** start **

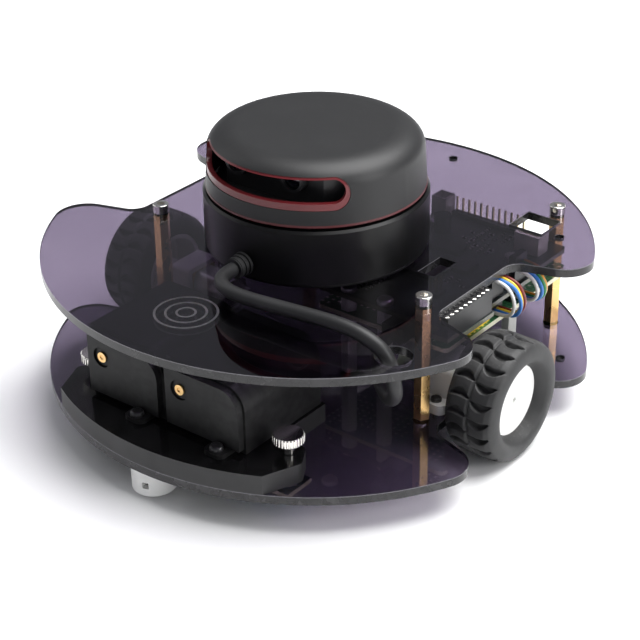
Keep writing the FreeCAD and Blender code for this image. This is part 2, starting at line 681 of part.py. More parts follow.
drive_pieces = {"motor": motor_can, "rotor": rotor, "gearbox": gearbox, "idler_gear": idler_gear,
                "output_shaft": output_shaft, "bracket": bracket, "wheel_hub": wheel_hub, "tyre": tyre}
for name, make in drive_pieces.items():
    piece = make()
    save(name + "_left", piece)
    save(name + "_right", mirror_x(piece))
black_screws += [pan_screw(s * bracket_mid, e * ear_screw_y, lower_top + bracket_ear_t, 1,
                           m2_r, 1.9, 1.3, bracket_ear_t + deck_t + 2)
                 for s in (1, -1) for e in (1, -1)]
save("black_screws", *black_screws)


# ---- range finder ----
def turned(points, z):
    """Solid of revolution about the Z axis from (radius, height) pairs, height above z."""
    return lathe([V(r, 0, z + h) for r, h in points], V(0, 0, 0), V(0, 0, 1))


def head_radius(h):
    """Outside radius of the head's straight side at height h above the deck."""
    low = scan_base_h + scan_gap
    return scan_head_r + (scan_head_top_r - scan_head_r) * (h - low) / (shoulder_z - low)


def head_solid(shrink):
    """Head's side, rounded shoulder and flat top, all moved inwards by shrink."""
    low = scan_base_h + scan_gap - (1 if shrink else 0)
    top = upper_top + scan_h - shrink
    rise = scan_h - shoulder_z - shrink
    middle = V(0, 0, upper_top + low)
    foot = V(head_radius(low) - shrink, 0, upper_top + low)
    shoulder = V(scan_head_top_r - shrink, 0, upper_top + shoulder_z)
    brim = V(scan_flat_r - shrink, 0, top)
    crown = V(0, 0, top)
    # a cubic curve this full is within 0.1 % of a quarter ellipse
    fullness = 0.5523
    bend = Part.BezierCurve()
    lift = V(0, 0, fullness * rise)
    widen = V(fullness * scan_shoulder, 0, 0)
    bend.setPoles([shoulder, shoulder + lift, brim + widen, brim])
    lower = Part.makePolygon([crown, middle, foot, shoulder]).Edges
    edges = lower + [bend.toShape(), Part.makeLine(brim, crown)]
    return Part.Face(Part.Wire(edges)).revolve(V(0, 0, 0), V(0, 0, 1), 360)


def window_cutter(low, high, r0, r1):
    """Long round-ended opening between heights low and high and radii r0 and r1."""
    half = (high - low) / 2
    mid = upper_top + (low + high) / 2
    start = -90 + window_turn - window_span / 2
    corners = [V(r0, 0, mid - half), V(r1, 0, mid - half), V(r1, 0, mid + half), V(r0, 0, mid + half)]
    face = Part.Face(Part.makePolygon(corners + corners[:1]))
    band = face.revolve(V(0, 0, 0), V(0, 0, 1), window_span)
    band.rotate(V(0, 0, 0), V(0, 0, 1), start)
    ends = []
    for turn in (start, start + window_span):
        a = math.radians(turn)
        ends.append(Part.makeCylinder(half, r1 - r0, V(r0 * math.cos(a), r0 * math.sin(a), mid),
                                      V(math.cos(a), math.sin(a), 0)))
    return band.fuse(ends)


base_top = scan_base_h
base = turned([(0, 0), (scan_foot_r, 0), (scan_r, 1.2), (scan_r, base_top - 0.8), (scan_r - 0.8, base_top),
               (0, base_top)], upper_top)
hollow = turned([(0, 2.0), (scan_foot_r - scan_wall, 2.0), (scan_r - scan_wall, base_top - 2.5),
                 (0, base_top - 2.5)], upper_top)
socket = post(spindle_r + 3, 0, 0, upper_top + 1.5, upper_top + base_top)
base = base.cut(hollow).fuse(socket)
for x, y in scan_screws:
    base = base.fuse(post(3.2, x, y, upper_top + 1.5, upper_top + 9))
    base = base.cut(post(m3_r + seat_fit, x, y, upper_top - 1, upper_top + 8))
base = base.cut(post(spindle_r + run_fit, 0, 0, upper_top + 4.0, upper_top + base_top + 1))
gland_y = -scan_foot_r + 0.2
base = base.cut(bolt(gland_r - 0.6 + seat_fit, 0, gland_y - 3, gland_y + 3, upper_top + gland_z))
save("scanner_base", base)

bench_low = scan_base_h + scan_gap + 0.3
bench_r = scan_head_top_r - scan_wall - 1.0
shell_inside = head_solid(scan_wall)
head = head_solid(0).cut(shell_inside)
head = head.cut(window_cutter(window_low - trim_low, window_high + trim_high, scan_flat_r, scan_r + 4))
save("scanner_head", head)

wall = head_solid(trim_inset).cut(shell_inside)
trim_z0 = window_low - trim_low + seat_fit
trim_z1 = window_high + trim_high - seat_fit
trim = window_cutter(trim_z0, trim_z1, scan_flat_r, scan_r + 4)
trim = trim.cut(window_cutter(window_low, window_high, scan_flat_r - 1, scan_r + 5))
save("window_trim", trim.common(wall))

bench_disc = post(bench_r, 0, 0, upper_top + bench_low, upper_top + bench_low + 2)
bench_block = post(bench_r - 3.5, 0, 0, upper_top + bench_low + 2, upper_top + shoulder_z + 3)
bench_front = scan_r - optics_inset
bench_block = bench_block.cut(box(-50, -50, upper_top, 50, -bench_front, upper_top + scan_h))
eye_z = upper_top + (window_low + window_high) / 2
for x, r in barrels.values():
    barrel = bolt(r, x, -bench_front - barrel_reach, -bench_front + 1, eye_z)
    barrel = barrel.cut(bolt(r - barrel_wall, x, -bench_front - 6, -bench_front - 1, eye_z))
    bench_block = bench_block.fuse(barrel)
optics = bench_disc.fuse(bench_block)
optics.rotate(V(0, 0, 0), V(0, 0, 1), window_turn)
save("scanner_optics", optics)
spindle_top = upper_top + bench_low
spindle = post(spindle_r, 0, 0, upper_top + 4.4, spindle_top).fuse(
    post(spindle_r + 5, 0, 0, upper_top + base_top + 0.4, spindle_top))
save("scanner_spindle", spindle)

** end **

* Aim of the task *
Reproduce only the lines from the top of the material through the one bearing "return lathe([V(r, 0, z", each exactly as it stands.

* Task result *
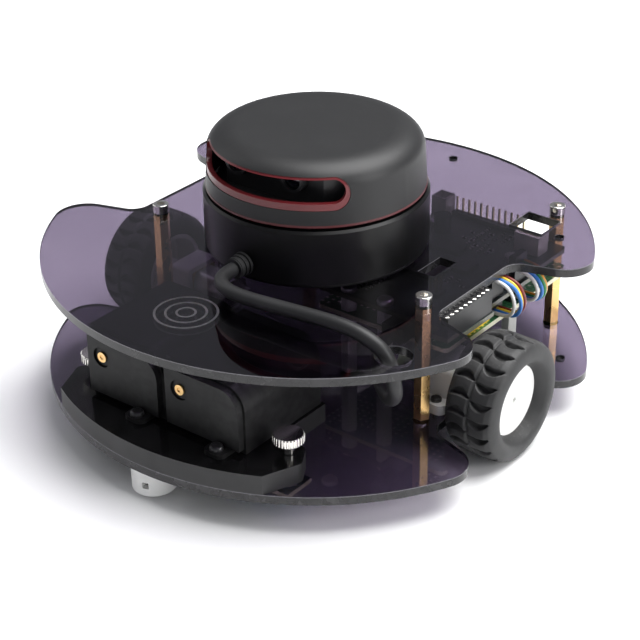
Keep writing the FreeCAD and Blender code for this image. This is part 2, starting at line 681 of part.py. More parts follow.
drive_pieces = {"motor": motor_can, "rotor": rotor, "gearbox": gearbox, "idler_gear": idler_gear,
                "output_shaft": output_shaft, "bracket": bracket, "wheel_hub": wheel_hub, "tyre": tyre}
for name, make in drive_pieces.items():
    piece = make()
    save(name + "_left", piece)
    save(name + "_right", mirror_x(piece))
black_screws += [pan_screw(s * bracket_mid, e * ear_screw_y, lower_top + bracket_ear_t, 1,
                           m2_r, 1.9, 1.3, bracket_ear_t + deck_t + 2)
                 for s in (1, -1) for e in (1, -1)]
save("black_screws", *black_screws)


# ---- range finder ----
def turned(points, z):
    """Solid of revolution about the Z axis from (radius, height) pairs, height above z."""
    return lathe([V(r, 0, z + h) for r, h in points], V(0, 0, 0), V(0, 0, 1))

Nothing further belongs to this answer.